Tips for PR First-Timers: Agency Pros on What They Wish They’d Known Then
July 25, 2023
As communications and English majors from coast to coast embark on their first full-time PR jobs, they’re entering a wide world of unknowns. The excitement of a new opportunity (and paycheck!) can quickly become tempered by anxiety over doing and saying just the right thing.
The good news is that many of us have walked this path before, and we’re happy to share what we have learned along the way.
I gathered tips from six of my colleagues at DLPR who represent a range of experience levels: things they would tell their past selves, tips they wish they’d known in their first job, and the best pieces of advice they’ve received from colleagues and mentors. Their wise words are as follows.
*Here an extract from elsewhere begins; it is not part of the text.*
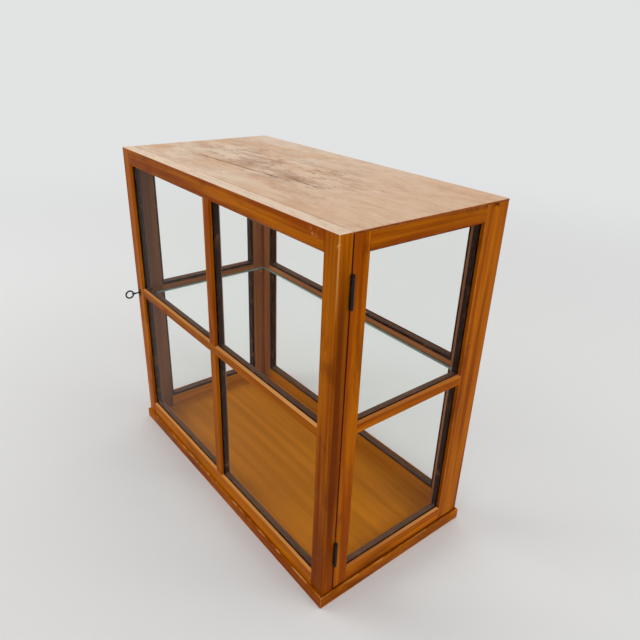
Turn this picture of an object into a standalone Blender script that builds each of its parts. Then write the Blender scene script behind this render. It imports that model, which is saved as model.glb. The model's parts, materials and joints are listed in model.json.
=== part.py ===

- Give yourself grace–and ask a lot of questions: “The instinct to avoid asking questions can be strong. Most of us would rather just magically perform well without bothering our smart, experienced colleagues. But whether you’ve done many internships or you have no industry experience, your first PR role will inevitably confront you with many unknowns. Ask questions and embrace your role with an eagerness to learn. Not only will it showcase your value as someone who’s willing to grow, but it will also help you cultivate a genuine interest in your work and your clients.” – Will Butler, Junior Account Executive
- Keep your connections warm: “Build strong relationships and work to maintain them. Family members, friends, former colleagues, and professors are great resources for advice and guidance, as they each have a unique perspective and your best interest in mind. Treat everyone you meet with the same amount of respect and kindness, as you never know when you may cross paths with someone in the future.” – Julia Seebode, Senior Account Executive
- Don’t undervalue your communications expertise: “As PR professionals in an agency setting, we are fortunate to work with a wide range of clients across different sectors who frequently have very niche expertise. While it can be intimidating to advise clients with such strong, specific intellectual capital—and you might feel pressure to know every in and out of a given industry—what it really comes down to is remembering that we are bringing a defined skillset to the table that many clients might not have experience with themselves. While we might not know all of the industry-specific, nitty-gritty details that our clients do, it is our job to take a broader look and position their narrative to external audiences in a concise and comprehensive way that resonates across stakeholders.” – Kendal Till, Senior Account Supervisor
- Be adaptable but stay focused: “Our job is not just to put clients on TV and connect them with print reporters; we must provide honest coaching while properly managing expectations and, at times, personality. Everyone operates in their own manner, but it is an essential part of our job to alter how we work around a client’s quirks and intricacies to provide them the best counsel possible. In order to do that, be flexible, and manage your time properly in order to provide high quality results. Don’t bite off more than you can chew, and don’t be afraid to ask for help.” – Christian Healy, Director
- Develop a nose for the news: “Good PR is about knowing what the media are writing about in your clients’ areas of focus. So if you’re hoping to be in financial PR, that means reading The Wall Street Journal and Bloomberg and watching CNBC. Dig deeper by reading trade publications in relevant industries, and subscribe to targeted newsletters. You’ll get a good feel for the types of stories your clients should be a part of, and you’ll learn to identify trends and insights for your pitches.” – Sarah Lazarus, Senior Vice President
- Give it to ‘em straight: “Always give clients your honest opinion and your best advice. A client might not want to hear that a news item isn’t media-worthy, for example, or that some action may leave them open to reputation risk. But they’re looking to us to guide them to the right outcome, so you owe it to the client to tell it straight.” – Ed Nebb, Senior Managing Director
For my part, I’d like to offer a bit of reassurance for those concerned about the future of our profession, especially given certain technological advances (*cough* generative AI). First, a study from Lightcast found that the ability to communicate is the top skill employers are requesting in job postings for new grads.
As Professor Lynda Gratton of London Business School (a DLPR client) put it so eloquently in a recent TEDx Talk, ““Focus on those skills that only humans have: the skills of empathy, the skills of creativity, the skills of decision making under complex circumstances.”
“Machines only have the past, they don’t have the future,” she says. “They can’t dream as you do. They can’t imagine as you do.”